When John Carney began writing “Begin Again” in 2010, he knew the pressure was on. Since his 2006 film “Once” was so well received by critics and fans alike—earning an Oscar for best original song before being adapted into a Tony Award–winning Broadway musical—Carney knew there was no room for error.
“If ‘Once’ hadn’t done quite so well, I think they’d cut me more slack,” he says. “But it did and people were so warm about it and it meant so much to people that they almost don’t want you to sort of, like, make another film ever, in a way.”
Though Carney says he understands the sentiment as a film lover himself, the filmmaker side of him wouldn’t rest. Opening in wide release July 11, “Begin Again” tells the story of a dispirited music executive (Mark Ruffalo) looking for the next big thing, and a timid and bruised singer-songwriter (Keira Knightley) trying to get over an ex-boyfriend and former music partner (Adam Levine) who made it big. Or, as Carney explains it, “an [artists and repertoire] man who needed to find an artist and the artist that didn’t want to be found.”
The film was inspired by Carney’s teenage years, when A&R men flooded Ireland looking for the next U2. “They were all young guys starting off their careers and blowing money, staying in swanky hotel rooms, and had no-limit credit cards to impress the kids in the bands,” he says. “You know, they had the great life and they had the cocaine habits and they were there to make the next big discovery.
“And I wanted to take that guy—one of those guys—and imagine what is his daily life like now? How does he cope with the fact that he doesn’t have that credit card? Or that you just don’t find bands playing gigs in that way...you go and be the first to sign them or whatever. And then once I did that I thought, Well what if he’s struggling? What if he’s not doing so well and is missing all that, and is a bit wild?”
Pairing him with an artist (Knightley) who’s wary of the music industry, Carney says, gives the film “this immediate conflict that I think many filmmakers are looking for.”
Add in an original soundtrack and “Begin Again” is complete. Carney wouldn’t have it any other way; even when he made dramas, he says, the criticism was that “they had too much music in them.” Carney remembers a friend telling him he needed to “stop it with the music constantly,” which to him meant he had two options: “I was like, well, I either stop doing that or I go further.”
It was a no-brainer for the Irish filmmaker. It’s always felt to him “that music was so married to the images onscreen—that the two things had such a wavelike sort of effect, it would be like trying to separate the salt from seawater.

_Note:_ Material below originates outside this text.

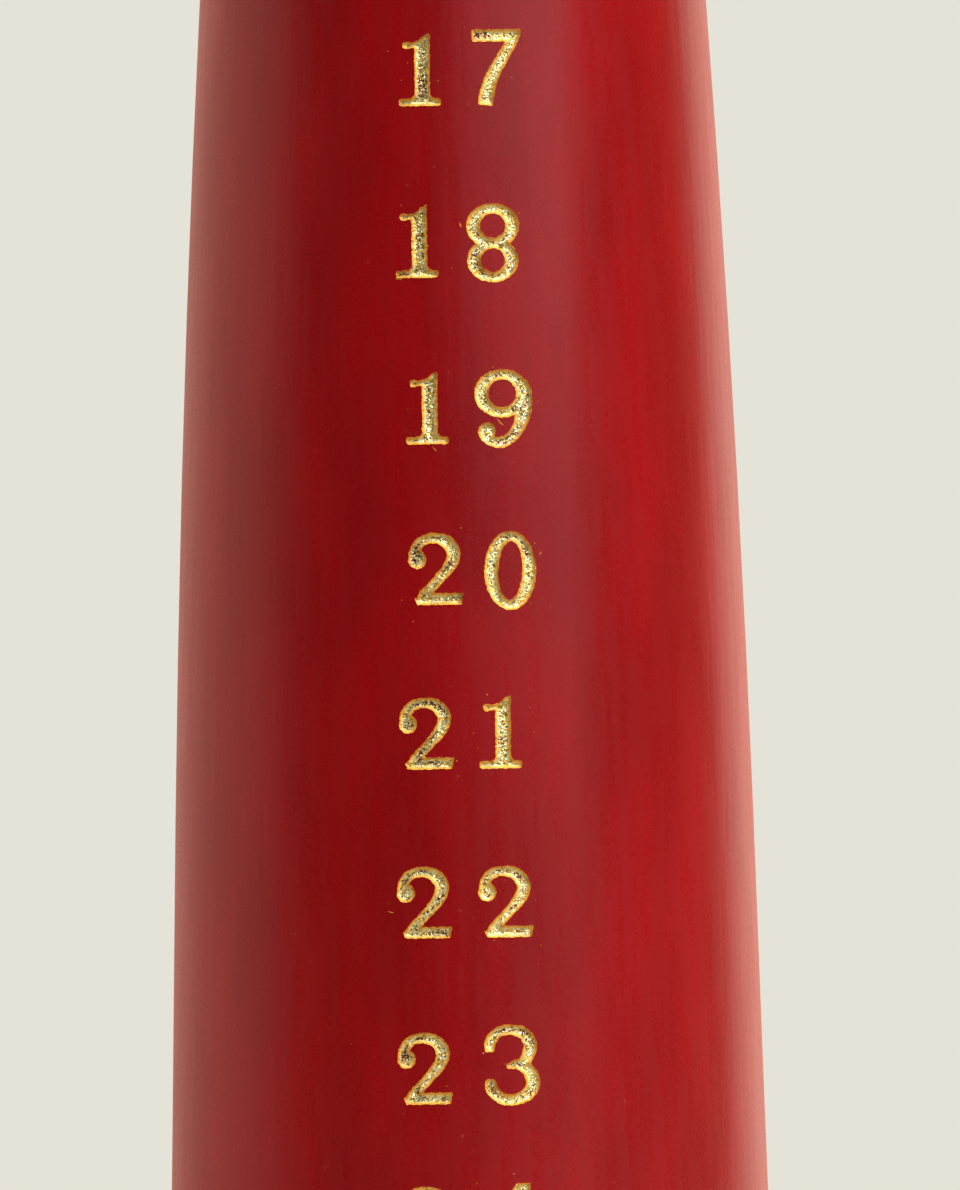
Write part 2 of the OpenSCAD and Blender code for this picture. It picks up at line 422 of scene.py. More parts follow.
def profile_wire(wax):
    """The coat's seam alone, as a closed wire whose outer side is cut into short rows."""
    coat = copy_of("red_coat", "dipped_coat")
    select_where(coat, lambda v: not on_seam(v.co))
    bpy.ops.mesh.delete(type='VERT')
    bpy.ops.object.mode_set(mode='OBJECT')

    def is_long(edge):
        low, high = (coat.data.vertices[i].co for i in edge.vertices)
        return (high - low).length > wax.row and depth_of((low + high) / 2) < GROOVE_FLOOR

    while select_where(coat, is_long, "edges"):
        bpy.ops.mesh.subdivide(number_cuts=1)
        bpy.ops.object.mode_set(mode='OBJECT')
    bpy.ops.object.mode_set(mode='OBJECT')
    return coat


def spun_coat(wax):
    """Spins the seam round the axis, finely past the numbers and coarsely round the back."""
    coat = profile_wire(wax)
    coat.data.transform(Matrix.Rotation(FRONT + wax.front_angle / 2, 4, 'Z'))
    edit(coat)
    bpy.ops.mesh.select_all(action='SELECT')
    arcs = ((wax.front_steps, wax.front_angle), (wax.back_steps, 2 * math.pi - wax.front_angle))
    for steps, angle in arcs:
        bpy.ops.mesh.spin(steps=steps, angle=angle, center=(0, 0, 0), axis=(0, 0, 1))
    outward(coat)
    return coat


def dip_waves(coat, wave):
    """Lets the outer side stray inwards a little, as a dipped surface does."""
    def place(co):
        radius = math.hypot(co.x, co.y)
        if side_radius(co.z) - radius > GROOVE_FLOOR or co.z >= CLIMB_TOP:
            return co
        share = 1 - wave_depth(co, wave) / radius
        return Vector((co.x * share, co.y * share, co.z))
    move_points(coat, place)


def put_at_depth(co, depth, wave=0):
    """The point straight ahead or behind, along Y, at a depth under the wax surface."""
    radius = surface_radius(co, wave) - depth
    return Vector((co.x, -math.sqrt(max(radius * radius - co.x * co.x, 0)), co.z))


def number_block(day, name, front_depth, back_depth, wave=0):
    """A copy of a day's foil stretched from one depth under the wax surface to another."""
    block = copy_of(numeral_node(day), name)
    middle = (FOIL_FRONT + GROOVE_FLOOR) / 2

    def place(co):
        return put_at_depth(co, front_depth if depth_of(co) < middle else back_depth, wave)

    move_points(block, place)
    return block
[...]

“I was just moved, always, by music in film and kind of naturally thought they were coupled together,” he says.
With the success of “Once,” there’s a lot riding on the release of “Begin Again.” But will the film follow in its predecessor’s footsteps on Broadway? Though Carney admits that would be great, he says, “I’m not even going to jinx that by imaging that could happen twice in anybody’s life!”